══ DATA EXTRACT

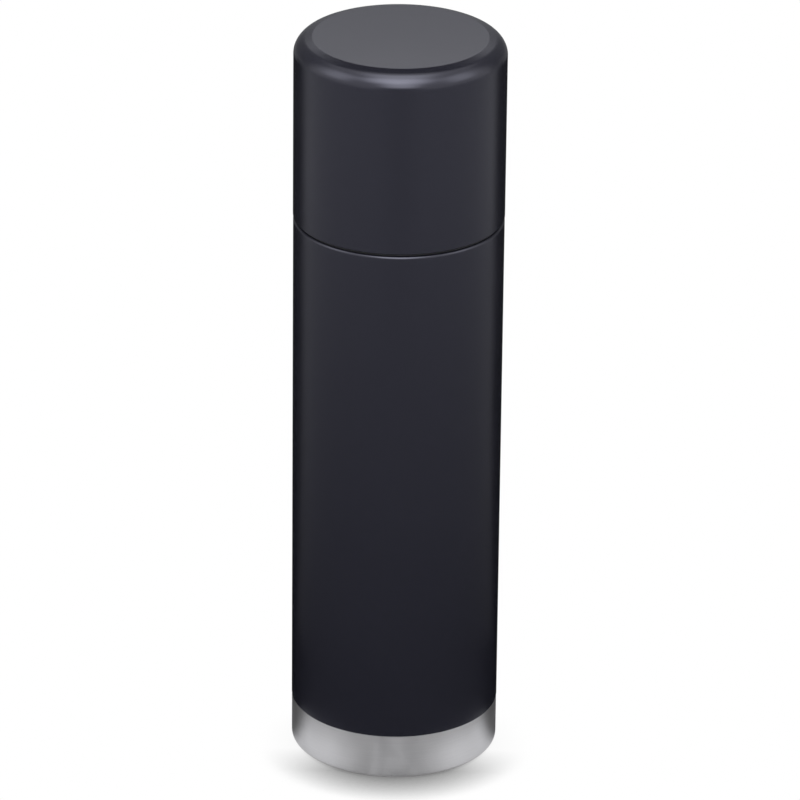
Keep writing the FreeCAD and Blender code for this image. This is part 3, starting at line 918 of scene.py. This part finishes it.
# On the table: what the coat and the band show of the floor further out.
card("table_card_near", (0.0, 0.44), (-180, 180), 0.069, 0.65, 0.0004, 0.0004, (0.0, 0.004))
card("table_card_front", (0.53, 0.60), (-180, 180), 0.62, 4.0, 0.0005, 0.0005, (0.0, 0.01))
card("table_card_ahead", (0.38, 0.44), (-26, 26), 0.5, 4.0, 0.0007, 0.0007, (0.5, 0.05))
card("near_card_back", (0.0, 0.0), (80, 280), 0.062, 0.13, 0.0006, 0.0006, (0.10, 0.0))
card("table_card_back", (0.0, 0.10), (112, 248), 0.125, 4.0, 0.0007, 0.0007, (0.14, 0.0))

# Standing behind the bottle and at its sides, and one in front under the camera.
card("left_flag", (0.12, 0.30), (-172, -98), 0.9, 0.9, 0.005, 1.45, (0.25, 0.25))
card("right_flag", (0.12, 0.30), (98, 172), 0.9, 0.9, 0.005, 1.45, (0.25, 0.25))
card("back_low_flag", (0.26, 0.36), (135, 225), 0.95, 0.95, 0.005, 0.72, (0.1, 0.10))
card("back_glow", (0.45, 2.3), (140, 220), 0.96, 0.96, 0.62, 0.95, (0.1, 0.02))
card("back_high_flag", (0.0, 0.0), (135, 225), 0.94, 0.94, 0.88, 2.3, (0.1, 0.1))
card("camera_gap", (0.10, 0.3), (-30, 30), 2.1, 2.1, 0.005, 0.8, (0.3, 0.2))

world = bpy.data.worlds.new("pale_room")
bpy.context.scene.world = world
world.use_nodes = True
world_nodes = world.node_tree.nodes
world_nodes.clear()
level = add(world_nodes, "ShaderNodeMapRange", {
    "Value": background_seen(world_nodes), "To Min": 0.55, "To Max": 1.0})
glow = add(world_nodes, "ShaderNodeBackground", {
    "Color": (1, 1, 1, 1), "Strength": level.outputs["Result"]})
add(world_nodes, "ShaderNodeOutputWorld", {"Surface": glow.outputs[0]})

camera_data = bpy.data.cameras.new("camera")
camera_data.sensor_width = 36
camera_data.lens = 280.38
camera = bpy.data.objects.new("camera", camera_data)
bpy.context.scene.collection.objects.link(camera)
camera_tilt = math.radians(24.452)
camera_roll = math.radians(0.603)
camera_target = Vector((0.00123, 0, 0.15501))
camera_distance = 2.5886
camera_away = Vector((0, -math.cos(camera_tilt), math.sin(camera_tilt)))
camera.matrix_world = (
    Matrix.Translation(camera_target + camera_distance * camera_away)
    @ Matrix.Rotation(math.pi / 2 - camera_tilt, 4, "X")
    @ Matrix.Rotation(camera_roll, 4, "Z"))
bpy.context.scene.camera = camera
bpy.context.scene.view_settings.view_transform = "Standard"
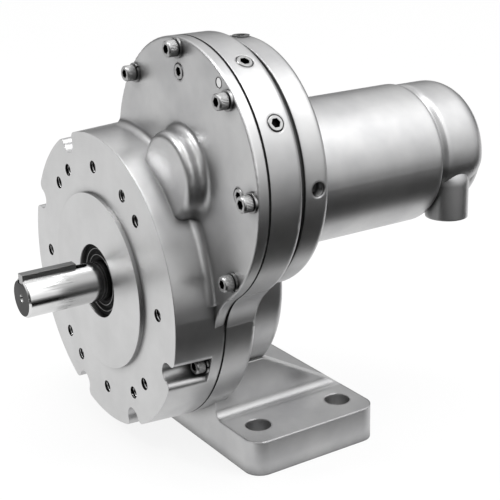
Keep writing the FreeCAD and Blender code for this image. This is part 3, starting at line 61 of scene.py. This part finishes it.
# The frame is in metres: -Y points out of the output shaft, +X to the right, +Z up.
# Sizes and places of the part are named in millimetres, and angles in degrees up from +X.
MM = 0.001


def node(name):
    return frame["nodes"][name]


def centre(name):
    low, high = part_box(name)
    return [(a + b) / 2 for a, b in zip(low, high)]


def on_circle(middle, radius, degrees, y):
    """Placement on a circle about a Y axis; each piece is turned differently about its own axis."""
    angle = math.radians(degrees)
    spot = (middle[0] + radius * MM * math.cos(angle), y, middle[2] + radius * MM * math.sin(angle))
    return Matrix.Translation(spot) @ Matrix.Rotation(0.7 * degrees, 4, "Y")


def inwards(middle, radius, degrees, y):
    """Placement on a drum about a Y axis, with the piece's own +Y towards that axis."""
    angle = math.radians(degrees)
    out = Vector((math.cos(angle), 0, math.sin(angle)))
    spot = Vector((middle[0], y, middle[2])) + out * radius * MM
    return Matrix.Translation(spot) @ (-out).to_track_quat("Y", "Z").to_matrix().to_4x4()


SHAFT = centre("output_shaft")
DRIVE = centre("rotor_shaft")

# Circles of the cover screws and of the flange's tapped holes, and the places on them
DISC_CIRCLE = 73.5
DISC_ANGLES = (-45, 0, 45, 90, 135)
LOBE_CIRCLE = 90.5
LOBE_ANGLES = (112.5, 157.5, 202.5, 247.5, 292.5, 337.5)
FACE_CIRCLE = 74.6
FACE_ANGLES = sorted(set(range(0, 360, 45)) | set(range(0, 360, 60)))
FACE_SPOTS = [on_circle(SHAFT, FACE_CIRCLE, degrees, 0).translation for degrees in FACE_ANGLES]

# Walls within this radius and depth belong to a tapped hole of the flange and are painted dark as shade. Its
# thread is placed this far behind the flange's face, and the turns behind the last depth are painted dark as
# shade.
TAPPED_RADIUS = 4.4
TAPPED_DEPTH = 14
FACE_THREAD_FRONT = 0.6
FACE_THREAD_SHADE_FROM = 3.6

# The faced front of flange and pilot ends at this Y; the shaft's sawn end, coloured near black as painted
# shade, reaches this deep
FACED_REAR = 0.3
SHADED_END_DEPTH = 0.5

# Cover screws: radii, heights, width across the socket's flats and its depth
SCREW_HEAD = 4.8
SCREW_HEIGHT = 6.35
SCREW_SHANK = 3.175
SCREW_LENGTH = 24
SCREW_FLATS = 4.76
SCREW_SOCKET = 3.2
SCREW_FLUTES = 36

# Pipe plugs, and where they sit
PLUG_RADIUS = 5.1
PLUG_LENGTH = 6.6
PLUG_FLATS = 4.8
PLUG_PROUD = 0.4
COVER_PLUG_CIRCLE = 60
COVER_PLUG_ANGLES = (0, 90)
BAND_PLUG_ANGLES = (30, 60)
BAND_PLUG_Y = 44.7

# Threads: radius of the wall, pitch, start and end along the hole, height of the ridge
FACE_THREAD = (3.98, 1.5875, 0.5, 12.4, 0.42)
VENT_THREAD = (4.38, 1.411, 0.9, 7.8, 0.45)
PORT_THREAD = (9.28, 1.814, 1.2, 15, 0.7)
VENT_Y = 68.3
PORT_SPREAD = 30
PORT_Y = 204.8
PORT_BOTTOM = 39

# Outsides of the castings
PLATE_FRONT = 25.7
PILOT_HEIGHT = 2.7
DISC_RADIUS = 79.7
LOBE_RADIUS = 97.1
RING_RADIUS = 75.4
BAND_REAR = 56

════

— GIVEN REQUEST —
All the entries above need to be reproduced exactly.

— OUTPUT OF THE TASK —
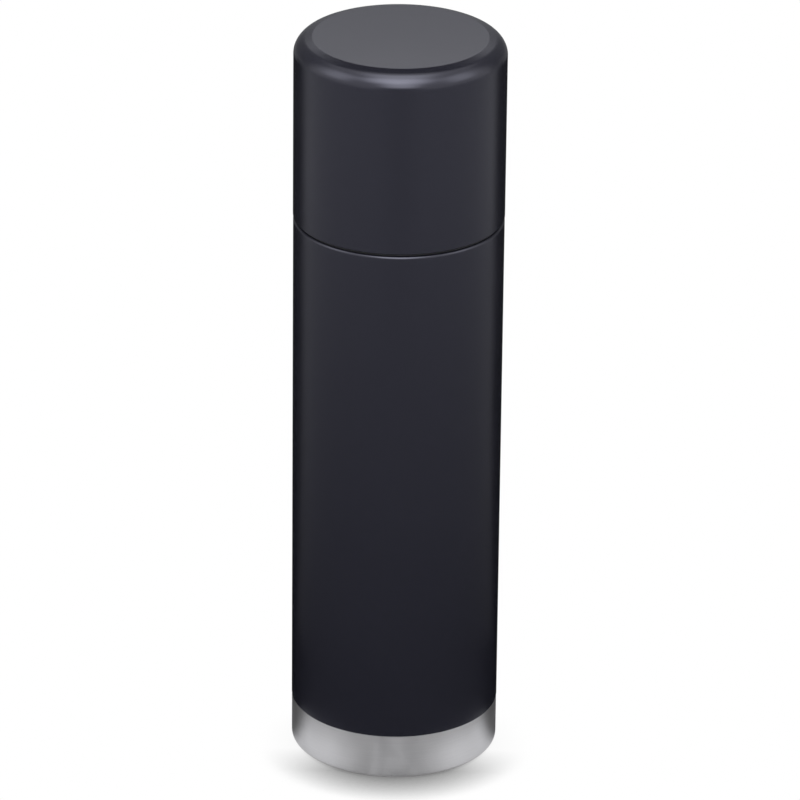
Keep writing the FreeCAD and Blender code for this image. This is part 3, starting at line 918 of scene.py. This part finishes it.
# On the table: what the coat and the band show of the floor further out.
card("table_card_near", (0.0, 0.44), (-180, 180), 0.069, 0.65, 0.0004, 0.0004, (0.0, 0.004))
card("table_card_front", (0.53, 0.60), (-180, 180), 0.62, 4.0, 0.0005, 0.0005, (0.0, 0.01))
card("table_card_ahead", (0.38, 0.44), (-26, 26), 0.5, 4.0, 0.0007, 0.0007, (0.5, 0.05))
card("near_card_back", (0.0, 0.0), (80, 280), 0.062, 0.13, 0.0006, 0.0006, (0.10, 0.0))
card("table_card_back", (0.0, 0.10), (112, 248), 0.125, 4.0, 0.0007, 0.0007, (0.14, 0.0))

# Standing behind the bottle and at its sides, and one in front under the camera.
card("left_flag", (0.12, 0.30), (-172, -98), 0.9, 0.9, 0.005, 1.45, (0.25, 0.25))
card("right_flag", (0.12, 0.30), (98, 172), 0.9, 0.9, 0.005, 1.45, (0.25, 0.25))
card("back_low_flag", (0.26, 0.36), (135, 225), 0.95, 0.95, 0.005, 0.72, (0.1, 0.10))
card("back_glow", (0.45, 2.3), (140, 220), 0.96, 0.96, 0.62, 0.95, (0.1, 0.02))
card("back_high_flag", (0.0, 0.0), (135, 225), 0.94, 0.94, 0.88, 2.3, (0.1, 0.1))
card("camera_gap", (0.10, 0.3), (-30, 30), 2.1, 2.1, 0.005, 0.8, (0.3, 0.2))

world = bpy.data.worlds.new("pale_room")
bpy.context.scene.world = world
world.use_nodes = True
world_nodes = world.node_tree.nodes
world_nodes.clear()
level = add(world_nodes, "ShaderNodeMapRange", {
    "Value": background_seen(world_nodes), "To Min": 0.55, "To Max": 1.0})
glow = add(world_nodes, "ShaderNodeBackground", {
    "Color": (1, 1, 1, 1), "Strength": level.outputs["Result"]})
add(world_nodes, "ShaderNodeOutputWorld", {"Surface": glow.outputs[0]})

camera_data = bpy.data.cameras.new("camera")
camera_data.sensor_width = 36
camera_data.lens = 280.38
camera = bpy.data.objects.new("camera", camera_data)
bpy.context.scene.collection.objects.link(camera)
camera_tilt = math.radians(24.452)
camera_roll = math.radians(0.603)
camera_target = Vector((0.00123, 0, 0.15501))
camera_distance = 2.5886
camera_away = Vector((0, -math.cos(camera_tilt), math.sin(camera_tilt)))
camera.matrix_world = (
    Matrix.Translation(camera_target + camera_distance * camera_away)
    @ Matrix.Rotation(math.pi / 2 - camera_tilt, 4, "X")
    @ Matrix.Rotation(camera_roll, 4, "Z"))
bpy.context.scene.camera = camera
bpy.context.scene.view_settings.view_transform = "Standard"
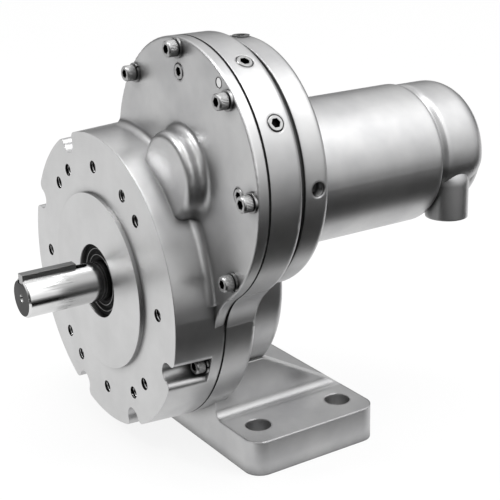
Keep writing the FreeCAD and Blender code for this image. This is part 3, starting at line 61 of scene.py. This part finishes it.
# The frame is in metres: -Y points out of the output shaft, +X to the right, +Z up.
# Sizes and places of the part are named in millimetres, and angles in degrees up from +X.
MM = 0.001


def node(name):
    return frame["nodes"][name]


def centre(name):
    low, high = part_box(name)
    return [(a + b) / 2 for a, b in zip(low, high)]


def on_circle(middle, radius, degrees, y):
    """Placement on a circle about a Y axis; each piece is turned differently about its own axis."""
    angle = math.radians(degrees)
    spot = (middle[0] + radius * MM * math.cos(angle), y, middle[2] + radius * MM * math.sin(angle))
    return Matrix.Translation(spot) @ Matrix.Rotation(0.7 * degrees, 4, "Y")


def inwards(middle, radius, degrees, y):
    """Placement on a drum about a Y axis, with the piece's own +Y towards that axis."""
    angle = math.radians(degrees)
    out = Vector((math.cos(angle), 0, math.sin(angle)))
    spot = Vector((middle[0], y, middle[2])) + out * radius * MM
    return Matrix.Translation(spot) @ (-out).to_track_quat("Y", "Z").to_matrix().to_4x4()


SHAFT = centre("output_shaft")
DRIVE = centre("rotor_shaft")

# Circles of the cover screws and of the flange's tapped holes, and the places on them
DISC_CIRCLE = 73.5
DISC_ANGLES = (-45, 0, 45, 90, 135)
LOBE_CIRCLE = 90.5
LOBE_ANGLES = (112.5, 157.5, 202.5, 247.5, 292.5, 337.5)
FACE_CIRCLE = 74.6
FACE_ANGLES = sorted(set(range(0, 360, 45)) | set(range(0, 360, 60)))
FACE_SPOTS = [on_circle(SHAFT, FACE_CIRCLE, degrees, 0).translation for degrees in FACE_ANGLES]

# Walls within this radius and depth belong to a tapped hole of the flange and are painted dark as shade. Its
# thread is placed this far behind the flange's face, and the turns behind the last depth are painted dark as
# shade.
TAPPED_RADIUS = 4.4
TAPPED_DEPTH = 14
FACE_THREAD_FRONT = 0.6
FACE_THREAD_SHADE_FROM = 3.6

# The faced front of flange and pilot ends at this Y; the shaft's sawn end, coloured near black as painted
# shade, reaches this deep
FACED_REAR = 0.3
SHADED_END_DEPTH = 0.5

# Cover screws: radii, heights, width across the socket's flats and its depth
SCREW_HEAD = 4.8
SCREW_HEIGHT = 6.35
SCREW_SHANK = 3.175
SCREW_LENGTH = 24
SCREW_FLATS = 4.76
SCREW_SOCKET = 3.2
SCREW_FLUTES = 36

# Pipe plugs, and where they sit
PLUG_RADIUS = 5.1
PLUG_LENGTH = 6.6
PLUG_FLATS = 4.8
PLUG_PROUD = 0.4
COVER_PLUG_CIRCLE = 60
COVER_PLUG_ANGLES = (0, 90)
BAND_PLUG_ANGLES = (30, 60)
BAND_PLUG_Y = 44.7

# Threads: radius of the wall, pitch, start and end along the hole, height of the ridge
FACE_THREAD = (3.98, 1.5875, 0.5, 12.4, 0.42)
VENT_THREAD = (4.38, 1.411, 0.9, 7.8, 0.45)
PORT_THREAD = (9.28, 1.814, 1.2, 15, 0.7)
VENT_Y = 68.3
PORT_SPREAD = 30
PORT_Y = 204.8
PORT_BOTTOM = 39

# Outsides of the castings
PLATE_FRONT = 25.7
PILOT_HEIGHT = 2.7
DISC_RADIUS = 79.7
LOBE_RADIUS = 97.1
RING_RADIUS = 75.4
BAND_REAR = 56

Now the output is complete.